We look at a house. First question, which way does it face? Banker and I stand there shaking our iPhone compasses for all it’s worth. Miss Chang’s face gave the answer. The wrong way.

Onto next house. I am forewarned, compass at the ready I brightly inform them it faces the RIGHT way, (can’t remember, so don’t ask). Smiles all round and we proceed inside. The Feng Shui analysis and my lesson in spirits (not my favoured kind), begins. The garden slopes the wrong way. The bedroom mirrors will steal her spirit in the night. There are unhealthy looking plants in the garden. Bad. The back door faces the front door, this will allow a strong rush of Chi out of the house, (closely followed by me at this point). It is not square enough. Bad. Bottom line, it’s a bad house and Miss Chang eyes me ferociously for having shown it to her. On the bright side, they liked the cowskin rugs and want some shipped back to China. Can I arrange?

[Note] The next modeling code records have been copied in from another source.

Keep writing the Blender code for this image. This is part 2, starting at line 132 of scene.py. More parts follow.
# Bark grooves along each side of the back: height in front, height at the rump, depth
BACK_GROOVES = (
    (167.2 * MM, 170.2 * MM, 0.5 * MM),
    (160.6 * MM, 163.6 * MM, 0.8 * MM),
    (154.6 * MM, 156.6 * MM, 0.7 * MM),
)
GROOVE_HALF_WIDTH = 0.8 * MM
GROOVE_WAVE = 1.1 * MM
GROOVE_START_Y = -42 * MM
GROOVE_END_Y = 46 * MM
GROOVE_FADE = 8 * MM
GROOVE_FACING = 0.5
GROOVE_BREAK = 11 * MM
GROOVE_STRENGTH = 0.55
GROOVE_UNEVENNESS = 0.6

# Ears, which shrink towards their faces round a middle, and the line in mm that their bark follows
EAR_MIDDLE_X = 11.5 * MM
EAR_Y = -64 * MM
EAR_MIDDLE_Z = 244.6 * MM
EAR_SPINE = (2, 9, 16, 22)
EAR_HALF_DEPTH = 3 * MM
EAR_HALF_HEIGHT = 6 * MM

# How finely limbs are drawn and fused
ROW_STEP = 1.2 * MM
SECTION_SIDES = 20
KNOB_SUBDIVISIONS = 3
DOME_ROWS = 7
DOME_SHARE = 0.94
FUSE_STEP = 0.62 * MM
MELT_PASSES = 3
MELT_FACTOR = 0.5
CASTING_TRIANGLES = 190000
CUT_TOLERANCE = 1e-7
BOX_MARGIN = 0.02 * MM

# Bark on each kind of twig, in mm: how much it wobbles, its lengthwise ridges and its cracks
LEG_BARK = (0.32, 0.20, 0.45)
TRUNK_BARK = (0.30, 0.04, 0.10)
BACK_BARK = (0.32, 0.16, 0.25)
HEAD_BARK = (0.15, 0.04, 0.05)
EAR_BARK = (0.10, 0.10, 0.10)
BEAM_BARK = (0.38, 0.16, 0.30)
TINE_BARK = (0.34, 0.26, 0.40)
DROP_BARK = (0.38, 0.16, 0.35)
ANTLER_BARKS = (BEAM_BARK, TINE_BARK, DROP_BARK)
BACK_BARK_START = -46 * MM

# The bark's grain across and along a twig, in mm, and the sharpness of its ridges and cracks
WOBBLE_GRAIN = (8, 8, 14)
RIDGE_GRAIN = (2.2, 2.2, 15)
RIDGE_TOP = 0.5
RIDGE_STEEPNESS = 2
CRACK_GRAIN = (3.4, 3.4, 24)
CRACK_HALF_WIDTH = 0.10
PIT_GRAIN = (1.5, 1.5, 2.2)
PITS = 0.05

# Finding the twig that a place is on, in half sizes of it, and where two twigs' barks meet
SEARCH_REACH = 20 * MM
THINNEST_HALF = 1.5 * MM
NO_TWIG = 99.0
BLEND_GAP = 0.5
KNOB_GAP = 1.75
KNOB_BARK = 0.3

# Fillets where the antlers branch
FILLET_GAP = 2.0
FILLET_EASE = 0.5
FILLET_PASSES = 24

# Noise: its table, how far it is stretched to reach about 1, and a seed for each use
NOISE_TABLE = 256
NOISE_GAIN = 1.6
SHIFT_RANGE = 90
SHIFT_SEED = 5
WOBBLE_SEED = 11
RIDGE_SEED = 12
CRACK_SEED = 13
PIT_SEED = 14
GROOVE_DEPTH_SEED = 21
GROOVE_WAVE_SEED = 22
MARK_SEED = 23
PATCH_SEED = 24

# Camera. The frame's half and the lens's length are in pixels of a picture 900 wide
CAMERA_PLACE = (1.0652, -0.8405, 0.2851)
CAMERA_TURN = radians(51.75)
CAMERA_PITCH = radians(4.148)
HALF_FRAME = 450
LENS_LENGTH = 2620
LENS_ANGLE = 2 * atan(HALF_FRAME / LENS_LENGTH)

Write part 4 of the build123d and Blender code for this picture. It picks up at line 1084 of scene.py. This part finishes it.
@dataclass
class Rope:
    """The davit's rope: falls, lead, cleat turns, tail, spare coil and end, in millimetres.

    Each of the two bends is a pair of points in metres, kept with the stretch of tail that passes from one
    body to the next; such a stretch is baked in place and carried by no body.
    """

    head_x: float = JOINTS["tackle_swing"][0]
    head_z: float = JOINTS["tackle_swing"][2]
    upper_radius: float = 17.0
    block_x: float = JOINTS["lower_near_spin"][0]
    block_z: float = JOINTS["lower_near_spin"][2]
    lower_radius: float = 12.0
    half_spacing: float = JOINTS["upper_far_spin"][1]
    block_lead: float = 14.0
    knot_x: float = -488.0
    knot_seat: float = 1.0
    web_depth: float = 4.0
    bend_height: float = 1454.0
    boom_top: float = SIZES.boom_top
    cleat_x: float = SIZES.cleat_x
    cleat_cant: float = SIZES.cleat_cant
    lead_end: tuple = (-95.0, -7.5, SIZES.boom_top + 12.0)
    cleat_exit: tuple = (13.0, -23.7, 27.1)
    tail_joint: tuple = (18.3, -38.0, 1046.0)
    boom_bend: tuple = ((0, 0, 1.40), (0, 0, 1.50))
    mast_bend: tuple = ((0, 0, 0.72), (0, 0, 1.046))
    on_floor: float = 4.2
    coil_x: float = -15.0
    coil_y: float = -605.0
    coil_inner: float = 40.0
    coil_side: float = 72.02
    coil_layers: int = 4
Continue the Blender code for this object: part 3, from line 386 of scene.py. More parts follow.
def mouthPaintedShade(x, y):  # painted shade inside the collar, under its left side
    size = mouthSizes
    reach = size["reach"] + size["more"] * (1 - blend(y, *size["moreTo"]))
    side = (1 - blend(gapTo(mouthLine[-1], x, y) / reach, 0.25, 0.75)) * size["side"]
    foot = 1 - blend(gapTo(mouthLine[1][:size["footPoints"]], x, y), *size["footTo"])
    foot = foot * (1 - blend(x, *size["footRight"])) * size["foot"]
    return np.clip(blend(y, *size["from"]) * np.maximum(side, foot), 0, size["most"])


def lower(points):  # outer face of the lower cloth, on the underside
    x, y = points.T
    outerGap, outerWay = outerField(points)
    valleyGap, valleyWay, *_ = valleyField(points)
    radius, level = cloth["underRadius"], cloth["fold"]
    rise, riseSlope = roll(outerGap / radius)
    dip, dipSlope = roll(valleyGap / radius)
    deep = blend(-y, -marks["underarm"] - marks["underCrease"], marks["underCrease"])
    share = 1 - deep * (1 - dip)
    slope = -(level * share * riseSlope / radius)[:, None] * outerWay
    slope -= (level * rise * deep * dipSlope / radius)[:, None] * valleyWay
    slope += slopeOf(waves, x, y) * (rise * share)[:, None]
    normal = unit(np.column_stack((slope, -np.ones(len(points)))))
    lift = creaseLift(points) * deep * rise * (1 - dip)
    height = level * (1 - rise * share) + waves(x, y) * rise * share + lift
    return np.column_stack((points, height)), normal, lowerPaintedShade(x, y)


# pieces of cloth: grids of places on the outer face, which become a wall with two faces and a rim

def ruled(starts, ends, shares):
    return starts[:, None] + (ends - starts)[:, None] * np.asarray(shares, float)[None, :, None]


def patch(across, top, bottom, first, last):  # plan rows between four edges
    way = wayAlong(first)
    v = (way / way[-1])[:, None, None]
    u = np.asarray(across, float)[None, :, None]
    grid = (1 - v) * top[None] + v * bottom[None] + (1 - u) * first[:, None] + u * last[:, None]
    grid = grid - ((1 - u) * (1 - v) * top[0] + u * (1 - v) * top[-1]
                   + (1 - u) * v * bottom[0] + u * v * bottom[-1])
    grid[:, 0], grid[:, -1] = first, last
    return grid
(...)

Nevertheless it takes an hour in this wholly bad house and then we head for refreshments. What year were you born? asks Miss Chang through the banker. I tell her. She visibly brightens. Miss Chang is happy. This is good. I am like her, a rabbit. Miss Chang says we will all get on. She likes rabbits. We all smile and nod happily.

It is Tuesday. I finally show them a flat on the Thames close to their hotel, one I have had in mind since talks began and they like it. In fact they want it and they want to move in on Friday but Bill needs to see it. He is 11 years old he is referred to as the Master. He will decide. I’ll worry about the ‘move in Friday’ bit later.

Bill is brought out of school to view the apartment. He is a personable young man with good English. The entourage stand quietly watching with baited breath as Bill walks around the apartment. Touching surfaces and jumping on the bed, Bill gives nothing away. Having exhausted all possible properties, let’s just say I want the kid to like it. Bill goes to the river view window and clocks some swans wafting along the water. His eyes open and he looks at the banker, points and says something in Mandarin. The banker pales visibly. Something is going on. He then speaks with his Mother. They are buying the flat.

They want the furniture, a price of £60,000 is quoted. I think this is high but the banker points out her handbag was £20,000, she’d arranged shipping from Paris herself, so it really isn’t an issue. Hmm, a twenty grand handbag and a £4.50 haircut.

I negotiated as much as I could off and set to work on moving them in 48 hours. I won’t bore you with the mechanics but with an amenable developer and a rather good lawyer charging three times his usual fee, we were on course. Paperwork driven between lawyers, texts from lawyers at 11pm and ‘views’ taken on various parts. It was a blooming joy.

At midday on Friday our lawyer arrived at their hotel opposite the apartment with exchange and completion papers in hand. Duly signed,  I watched as he stood on the highest part of the bridge outside to get a signal and completion took place.

With much hand shaking and smiling, we deposited the entourages belongings with the porter and handed him a twenty. He duly pushed the luggage trolley across the bridge to the apartment along with the gaggle of excited Chinese. I followed behind, with the Tesco carrier bags full of toilet rolls. Yes, we were looked at.

Leaving the clients in the flat, the banker insisted we went for a coffee. I am assuming a congratulatory exchange but I don’t get one.

“Miss Chang is very disappointed in you,” I am told (my mouth may have dropped open at this point). “You have failed to arrange meetings with any of the Royal family or David Beckham and haven’t organised the cowskin rugs. However,” she says, face breaking into a conspiratorial smile, “You can redeem yourself with one very, very important task.

“What Bill liked most about the flat were the swans. They want some shipped to Beijing. I need it sorting, a minimum of two, no excuses.”

Ironic, I think. First I’m berated for not arranging a Royal meet, then they want me to nick some of their swans.

“Leave it me with I say,” and leg it.

At home, trying to make sense of the past few days, I idly Google Chinese horoscopes. Turns out I am not a Rabbit, I am a Tiger. Funnily enough, this is a very bad match.